Wednesday, 5 September 2018

le petit soldat (w&d godard)

More Godard. In the highly appropriate surroundings of Cine Universitario, a cinema that feels as though it continues to exist in a mid 70’s timewarp. (20 pesos for a cup of tea, something that reminded me of pre-Picture House carrot cake at the Ritzy in Brixton.) 

Le Petit Soldat is a strange, frenetic film. People are always running everywhere. They run to their cars, they run away from their cars, they’re constantly in a hurry, never getting anywhere. The camera indulges in sudden, swinging pans, from one character to another, or up the side of a building. The restless energy suggests a director chasing something down, without knowing exactly what. All the classic Godard tropes are there: moody boys, pretty girls, metaphysical conversation, outlandish US automobiles, slapstick gun-play, pretension, misogyny, but all of this is allied to an unwieldy political consciousness. It’s a bit like watching the natural history footage of a butterfly emerging from its cocoon, that frantic struggle which ends in a brilliant fluttering of wings, only in reverse. This is a film that gets dirtier, less funny, uglier, as it unfolds. The torture scenes in the last fifteen minutes, whilst perhaps soft fare compared to what we are permitted to see now, nevertheless still pack a punch, especially the waterboarding. The film documents techniques of cruelty which will be repeated ad nauseam over the coming decades. Images which had never been shown before with such vivid, manic clarity. A man with a wet T-shirt over his head, explaining how the air is being sucked out of his lungs, an image of grotesque beauty, stuff to make a CIA or KGB agent weep with joy, whilst the resistance screams with anger.

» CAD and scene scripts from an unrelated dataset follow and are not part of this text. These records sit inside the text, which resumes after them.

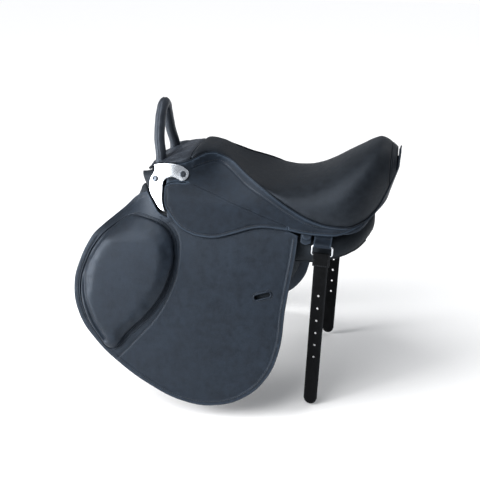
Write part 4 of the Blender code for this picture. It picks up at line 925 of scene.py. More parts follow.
@dataclass
class Leaf:
    """A sheet of leather or metal: cut flat, its edge rounded, creased, then bent to its place."""

    name: str
    outline: Knots
    inner: float
    thickness: float
    place: Place = SIDE.point
    edge: float = 0.0011
    upper_edge: float = 0.0
    cell: float = 0.0050
    relief: Relief | None = None
    fine: tuple[Array, ...] = ()
    fine_reach: float = 0.0022
    squared: Callable[[Array], Array] | None = None
    cutters: tuple[bpy.types.Object, ...] = ()
    steps: int = 12

    def build(self) -> bpy.types.Object:
        """Model the leaf.

        Returns:
            The closed piece, in place.
        """
        self.rim = thinned(outline_points(self.outline, self.steps), max(self.edge * 1.25, 0.0010))
        piece = flat_sheet(self.name, self.rim)
        with editing(piece):
            for share in (0.15, 0.25, 0.30, 0.30):
                bpy.ops.mesh.inset(thickness=self.edge * share, use_even_offset=False)
        with editing(piece):
            bpy.ops.mesh.extrude_region_move(TRANSFORM_OT_translate={"value": (0, 0, self.thickness)})
            slice_up(self.rim, self.cell)
        self.split_finer(piece)
        for cutter in self.cutters:
            carve(piece, cutter)
        flat = points_of(piece)
        uv = flat[:, :2]
        used = None
        if self.squared is not None:
            used = ~self.squared((self.rim + np.roll(self.rim, -1, axis=0)) / 2)
        inset = distance(uv, self.rim, True, used)
        drop = rounding(inset, self.edge)
        upper = flat[:, 2] > self.thickness / 2
        if self.upper_edge:
            share = (self.thickness - self.edge) / self.upper_edge
            drop = np.where(upper, rounding(inset, self.upper_edge) * share, drop)
        rise = self.relief(uv, inset) if self.relief else 0.0
        height = np.where(upper, self.thickness - drop + rise, drop)
        set_points(piece, self.place(uv[:, 0], uv[:, 1], self.inner + height))
        # The rim share paints the leather's edges paler: burnished wear and a painted highlight
        tag(piece, "rim", bell(inset, RIM_FADE) * RIM_SHARE)
        turn_out(piece)
        smooth(piece)
        return piece

    def split_finer(self, piece: bpy.types.Object) -> None:
        """Split the upper faces that a crease or a seam crosses."""
        if not self.fine:
            return
        for reach in (self.fine_reach + self.cell * 0.7, self.fine_reach):
            count = len(piece.data.polygons)
            centres = np.empty(count * 3)
            piece.data.polygons.foreach_get("center", centres)
            centres = centres.reshape(-1, 3)
            away = np.minimum.reduce([distance(centres[:, :2], line) for line in self.fine])
            chosen = (centres[:, 2] > self.thickness * 0.75) & (away < reach)
            with editing(piece, "FACE", chosen):
                bpy.ops.mesh.subdivide(number_cuts=1)


FINE_STITCH = (0.0034, 0.0024, 0.0007)


def groove(away: Array, depth: float, width: float) -> Array:
    """Height of a pressed or sewn line, by the distance from it."""
    return -depth * bell(away, width)


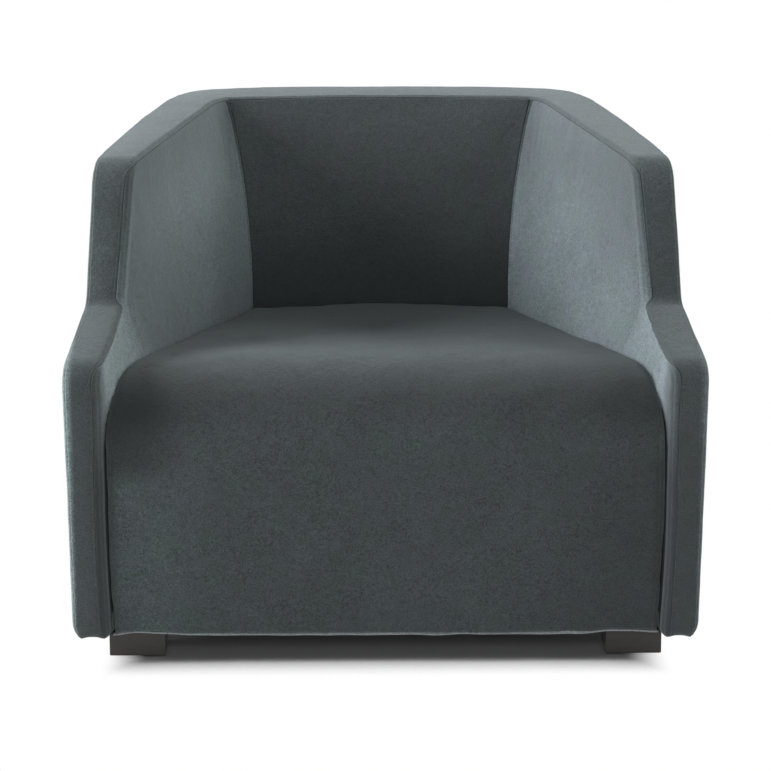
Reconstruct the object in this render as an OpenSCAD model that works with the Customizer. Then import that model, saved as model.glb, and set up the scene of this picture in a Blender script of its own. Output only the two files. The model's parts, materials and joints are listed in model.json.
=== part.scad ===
// Tub armchair with low arms that rise to wings, a raked back and a waterfall seat.
// A timber frame carries sinuous springs, webbing, boards, foam and separate sewn covers.
// X runs across the chair, Y from the front (-) to the back (+), Z up from the floor.

/* [Overall] */
// Width across the fronts of the arms
overall_w = 880; // [820:10:960]
// Depth from the arm fronts to the middle of the back
overall_d = 800; // [770:10:860]
// Height of the middle of the back
overall_h = 702; // [690:1:740]
// Height of the lower edge of the covers above the floor
hem_h = 42; // [35:1:70]

/* [Arms and wings] */
// Height of the arm at its front
arm_h = 424; // [405:1:440]
// Depth at which the arm top turns up into the wing
arm_run = 165; // [140:1:180]
// How much higher that turn is than the front of the arm
arm_rise = 57; // [45:1:85]
// Depth of the wing's shoulder
shoulder_d = 236; // [220:1:270]
// How much lower the wing's shoulder is than the middle of the back
shoulder_drop = 30; // [22:1:60]
// Thickness of the wall at the front edge of the arm
wall_t = 52; // [50:1:60]
// Thickness of the wall at the shoulder of the wing
wing_t = 58; // [56:1:75]
// How much further out the lining of a wing is hollowed near its top rear corner
wing_hollow = 13; // [5:1:16]
// Distance in front of the back seam at which that hollow is deepest
hollow_run = 43; // [35:1:60]
// Angle by which the arm turns in towards the back
arm_toe = 7.1; // [4:0.1:8]
// Angle by which the wing turns in towards the back
wing_toe = 11.4; // [9:0.1:11.8]
// Depth at which the outer face changes from the arm's angle to the wing's
toe_d = 235; // [180:1:240]
// Radius of the arm's front corner and of the shoulder, seen from the side
profile_r = 32; // [20:1:45]
// Radius of the turn between the arm top and the wing, seen from the side
kink_r = 26; // [15:1:40]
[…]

There’s nothing new about torture, but there was something new in presenting it so pornographically, like a Bataille novel brought to life. The director himself seems caught in the paradox of the seductive power of his camera to create images beyond the pale. How does he react? He pans, he cuts, he runs, he desperately seeks the seriousness that might be permitted in his crazy world of make-believe.